I’m compelled to write that most bands and (serious) singer/songwriters, couldn’t have done their bit without The Beatles. From The Rolling Stones (who back in the sixties, emulated their every move) right through to Radiohead, the band remain responsible for a menagerie of musical influence to this very day; although it started with that of a rather simplistic approach – which the author substantiates in the very first chapter, Please Please Me: ”Although they naturally drew on their own experiences as they wrote lyrics, they did not at this time feel any compulsion to reveal their hidden selves, write words that could be judged as poetry or compose messages for alienated youth. Their keen concern was to emulate those songs that had proved their worth by becoming hits. They stuck to conventional subject matter, used variations of phrases that had worked in past pop songs and deliberately targeted the emotions of their young female followers. The words of a song were deemed to ”work” not simply because of what they said but because of the pleasing and appropriate sounds they made when sung. Words had to contain their own music.”

As mentioned at the outset of this review, it’s always a pleasant surprise, if not a joy, to stumble upon some musical or personal revelation: ”’Tell Me Why’ was written to provide an ”upbeat” number for the concert sequence in A Hard Day’s Night. John thought of something the Chiffons or the Shirelles might do and ”knocked it off.” It’s a typical John scenario. He has been lied to and deserted. He’s crying. He appeals to his girl to let him know what he’d done wrong so that he can put it right. Children whose parents either leave them or die suddenly are often left with a feeling that they must in some way be responsible. ”If there’s something I have said or done, Tell me what and I’ll apologize,” John sang. Paul later assumed that there was an element of autobiography to it.

It was only when he underwent Primal Therapy in 1970 that John came to terms with these subconscious fears. Therapist Arthur Janov set him the exercise of looking back through all his Beatles’ songs to see what they revealed of his anxieties. On his first post-therapy album, John Lennon/Plastic Ono Band, he was able to sing about these traumas in their original context in songs such as ‘Mother,’ ‘Hold On,’ ‘Isolation’ and ‘My Mummy’s Dead.”’

Suffice to say, many Beatles fans might already know about the stories behind many of the songs, but for me personally, I still find it interesting and more than compelling to re-read, re-learn or be reminded of where and how, so many of these great songs came into being: ”Two events during 1964 had a profound effect on John’s writing. The first was hearing Bob Dylan’s music in Paris during January, when Paul acquired The Freewheelin’ Bob Dylan from an interviewer at a local radio station. Paul had heard Dylan’s music before through his student friends in Liverpool but it was the first time John had heard it. After hearing Freewheelin’, Dylan’s second album, they bought his debut album Bob Dylan and, according to John, ”for the rest of our three weeks [in Paris] we didn’t stop playing them.

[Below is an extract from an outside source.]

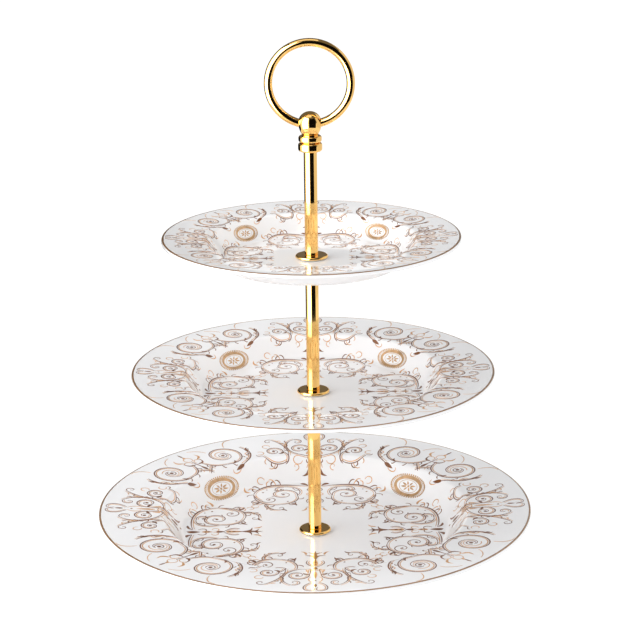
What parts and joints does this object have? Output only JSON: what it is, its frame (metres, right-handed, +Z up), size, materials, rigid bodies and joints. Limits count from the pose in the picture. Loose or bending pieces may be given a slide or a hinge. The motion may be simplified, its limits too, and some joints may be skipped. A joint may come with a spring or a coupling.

We all went potty on Dylan (Beatles For Sale).

As well as being something of a hefty tomb of a book – reproduced with some terrific colour and black and white photographs – The Complete Beatles Songs is a terrific read, simply jam-packed with quotable quotations.

To say it’s almost un-put-downable, is a colossal understatement; what isn’t though, is the fact that every Beatles fan should own a copy.